Hearing the mainstream investment media describe diversification, you’d be tempted to believe that mixing stocks with bonds and maybe some international securities would be enough to accomplish it.  But, as we now know all too well, all public securities can move together in a downturn — meaning that “diversification” within the confines of Wall Street isn’t really meaningful.

Institutional investors — i.e., managers of university endowments, pension funds, and other large scale portfolios — have long understood that real diversification means investing beyond the public markets.  Through hedge funds and other sources, these investors have protected their principal and improve their ability to maintain fund growth.  Now, as USA Today reports, individual investors are beginning to tap into alternatives — helped by fund managers like Adam Patti of IndexIQ.

Patti describes his drive to expand access to alternatives as “democratizing alternatives” — a phrase we like, since we’ve been talking about democratizing access to the private real estate loan investments we offer for some time now.

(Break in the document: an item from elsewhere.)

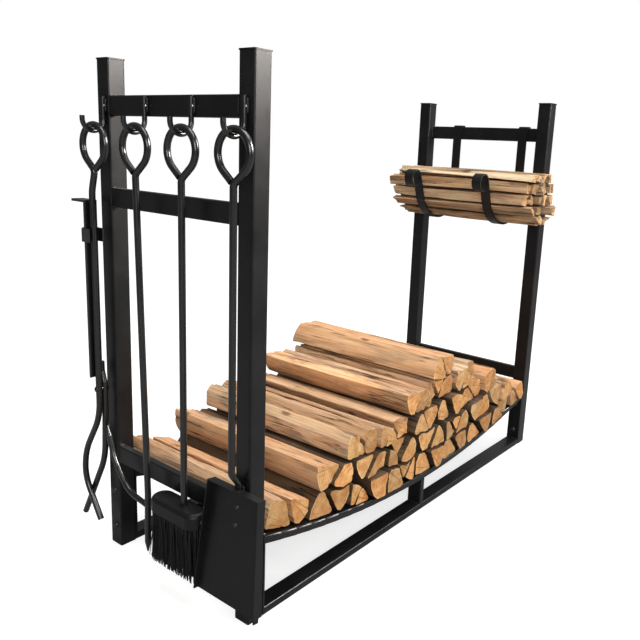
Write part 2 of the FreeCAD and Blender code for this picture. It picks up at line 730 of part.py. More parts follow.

Bottom line: whether you hear it from us or hear it from Patti, the message is crucial for individual investors: real diversification means investing part of your portfolio outside Wall Street.  Institutions (and individuals in the know) have long had access to investments like trust deeds (mortgage notes), rental property and other real estate, private equities and private funds.  Expanding awareness and access to these investments to all individual investors is an important move forward.